The Topper’s engine powered a continuously variable transmission called ‘Scootaway Drive’ that included a safety device which did not allow the scooter to move from rest at engine speeds higher than 1800rpm. The main complaint from early Topper owners with the transmission system was that road grime would get into the exposed belt and pulley system and cause the belt to slip. A new transmission, with the primary drive sealed in an oil bath, was introduced for 1961. Final drive was still by an exposed roller chain and gave no problems.
The Topper had five-inch internal expanding drum brakes on both wheels. The front brake was controlled by a hand lever on the handlebar and this was fitted with a parking brake lock. The rear brake was operated by the conventional floor pedal.
The more-powerful Topper H was introduced in 1961 (and sold through 1965) with a new alloy cylinder head that increased the compression ratio to 8:1, plus a re-usable foam air filter, and revisions to the cylinder ports and air intake tube.

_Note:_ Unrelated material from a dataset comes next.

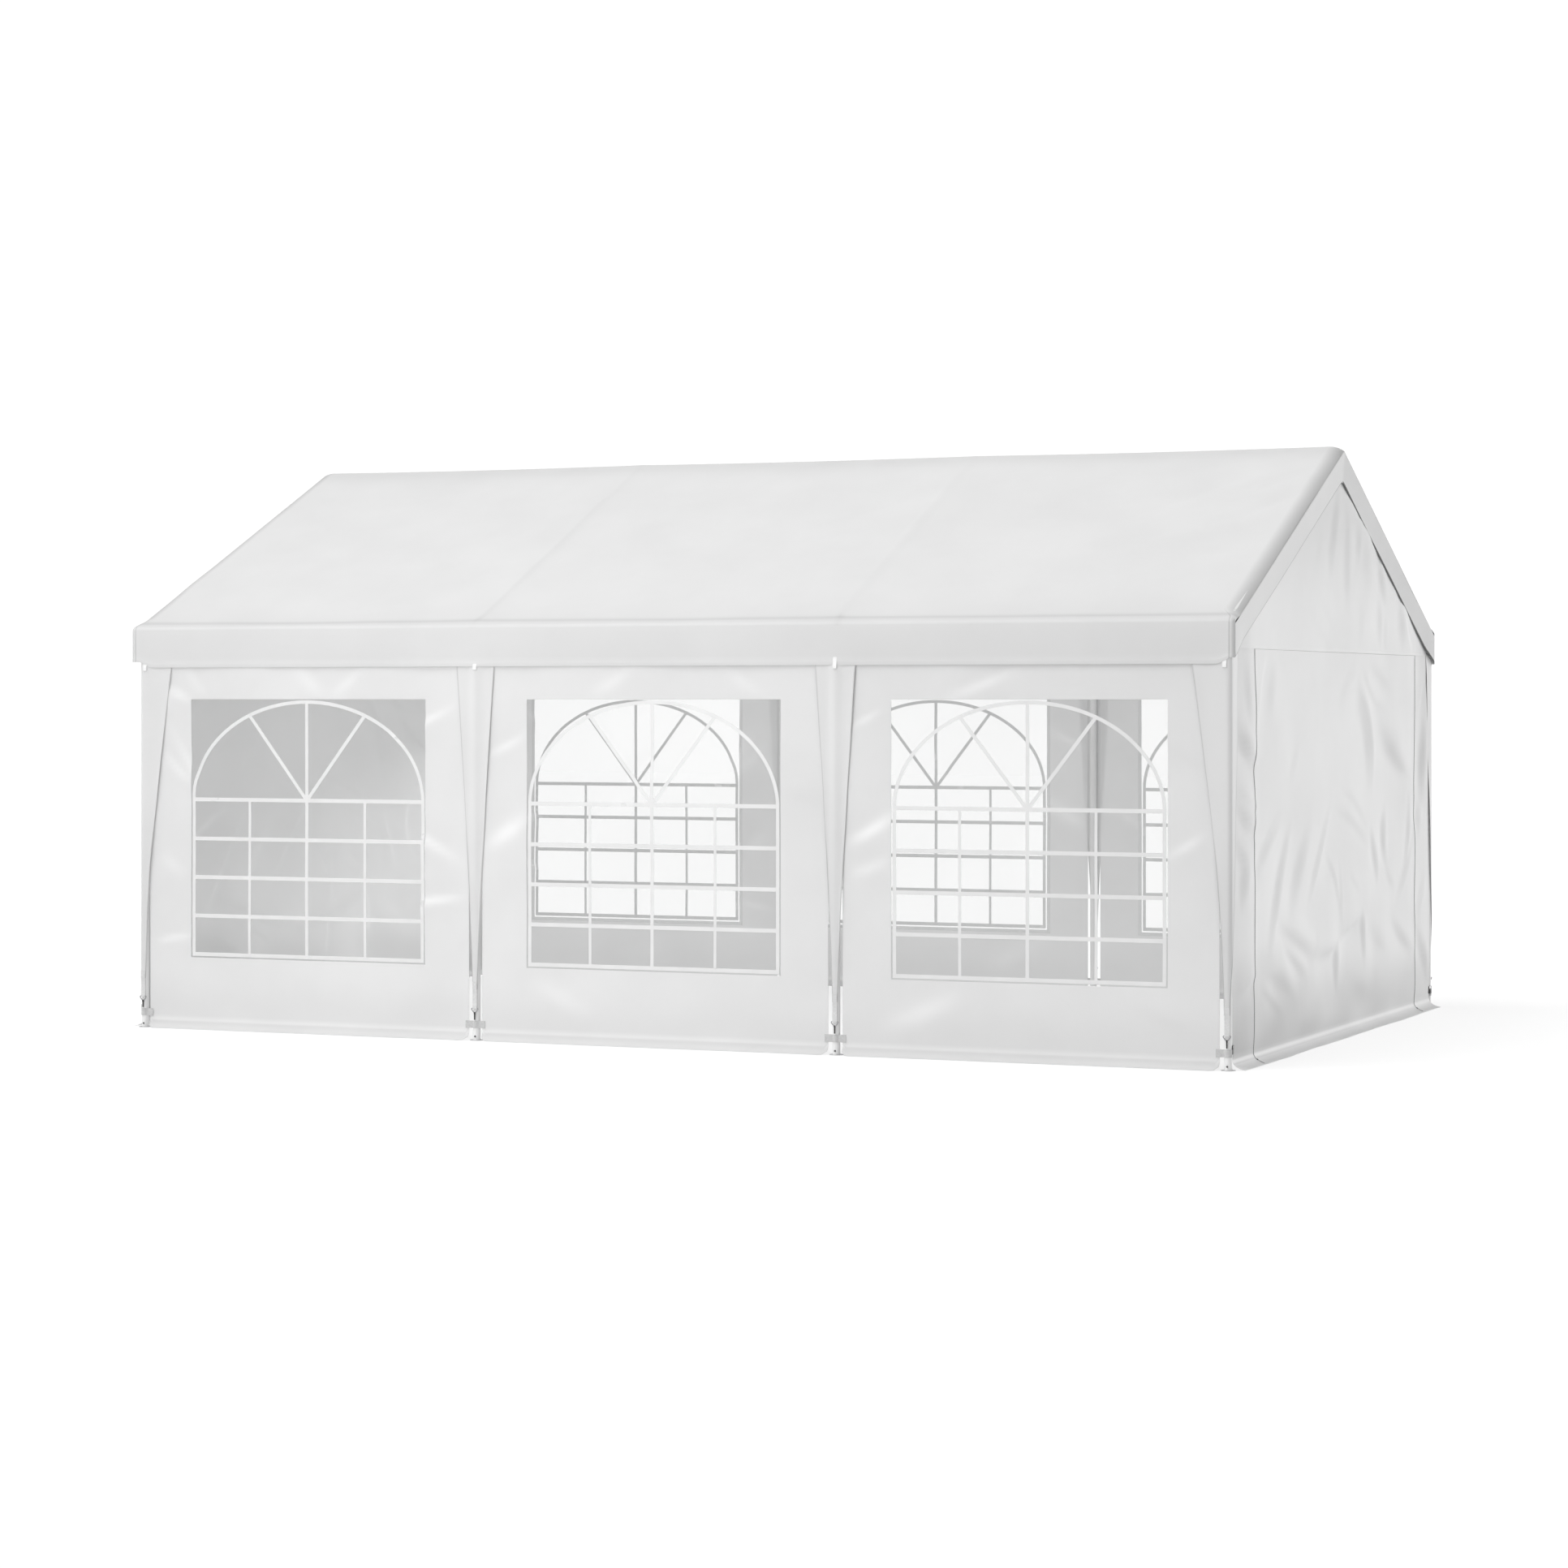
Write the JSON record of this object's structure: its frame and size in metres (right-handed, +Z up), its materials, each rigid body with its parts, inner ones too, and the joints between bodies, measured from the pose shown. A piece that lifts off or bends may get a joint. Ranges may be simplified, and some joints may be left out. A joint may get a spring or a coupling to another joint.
{
  "type": "marquee tent",
  "caption": "White gable-roof party tent on a steel tube frame, with window walls along both long sides and a wide zipped door in each gable.",
  "frame": {"origin": "on the ground under the middle of the tent", "axes": "+X along the tent towards the right gable, +Y across it towards the back, +Z up"},
  "size_m": [6.1044, 4.0544, 3.0348],
  "materials": {
    "roof_cloth": "satin coated tarpaulin",
    "wall_cloth": "satin coated tarpaulin",
    "clear_film": "clear soft film",
    "window_bar": "printed white bars",
    "white_steel": "white powder coat",
    "plate_steel": "white powder coat, worn",
    "ring_steel": "zinc plated",
    "webbing": "woven tape",
    "grey_band": "hook and loop tape",
    "black_plastic": "moulded",
    "zip_tape": "coil zip on woven tape"
  },
  "bodies": {
    "root": {"post_front_1": "white_steel", "post_front_2": "white_steel", "post_front_3": "white_steel", "post_front_4": "white_steel", "foot_front_1": "plate_steel", "foot_front_2": "plate_steel", "foot_front_3": "plate_steel", "foot_front_4": "plate_steel", "rafter_front_1": "white_steel", "rafter_front_2": "white_steel", "rafter_front_3": "white_steel", "rafter_front_4": "white_steel", "eave_rail_front": "white_steel", "post_back_1": "white_steel", "post_back_2": "white_steel", "post_back_3": "white_steel", "post_back_4": "white_steel", "foot_back_1": "plate_steel", "foot_back_2": "plate_steel", "foot_back_3": "plate_steel", "foot_back_4": "plate_steel", "rafter_back_1": "white_steel", "rafter_back_2": "white_steel", "rafter_back_3": "white_steel", "rafter_back_4": "white_steel", "eave_rail_back": "white_steel", "ridge_rail": "white_steel", "roof_front": "roof_cloth", "valance_front": "roof_cloth", "roof_back": "roof_cloth", "valance_back": "roof_cloth", "gable_valance_left": "roof_cloth", "gable_valance_right": "roof_cloth", "leg_cover_front_1": "roof_cloth", "leg_cover_front_2": "roof_cloth", "leg_cover_front_3": "roof_cloth", "leg_cover_front_4": "roof_cloth", "leg_cover_back_1": "roof_cloth", "leg_cover_back_2": "roof_cloth", "leg_cover_back_3": "roof_cloth", "leg_cover_back_4": "roof_cloth", "wall_front_1": "wall_cloth", "window_front_1": "clear_film", "wall_front_2": "wall_cloth", "window_front_2": "clear_film", "wall_front_3": "wall_cloth", "window_front_3": "clear_film", "wall_back_1": "wall_cloth", "window_back_1": "clear_film", "wall_back_2": "wall_cloth", "window_back_2": "clear_film", "wall_back_3": "wall_cloth", "window_back_3": "clear_film", "gable_wall_left": "wall_cloth", "gable_door_left": "wall_cloth", "gable_wall_right": "wall_cloth", "gable_door_right": "wall_cloth"}
  },
  "joints": []
}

A de-tuned version of the Topper was also available, with the power restricted to 5hp. This was advertised as the Topper U and was made to comply with laws in some states in the United States that allowed motorcycles with rated engine power below a stated maximum to be operated either without a license or on a special license by riders (especially in thinly populated states with towns spread many miles apart) at a younger age than would be allowed a regular motorcycle license.
These days, all those American brands are gone, as well as the British and most European brands from the 1960s. But the scooter market is still strong, with Vespa still prominent alongside Japanese offerings from firms like Honda and Yamaha and several Chinese-built brands. There are even high-performance sports scooters like the Yamaha 530cc, 45hp T-Max or the same company’s three-wheeled urban warrior with twin front wheels so that it stays upright when stopping and starting in city traffic. In fact, the demand for small-wheelers is at least as strong these days as it was when the scooter was a style icon of‘the ‘swinging sixties’.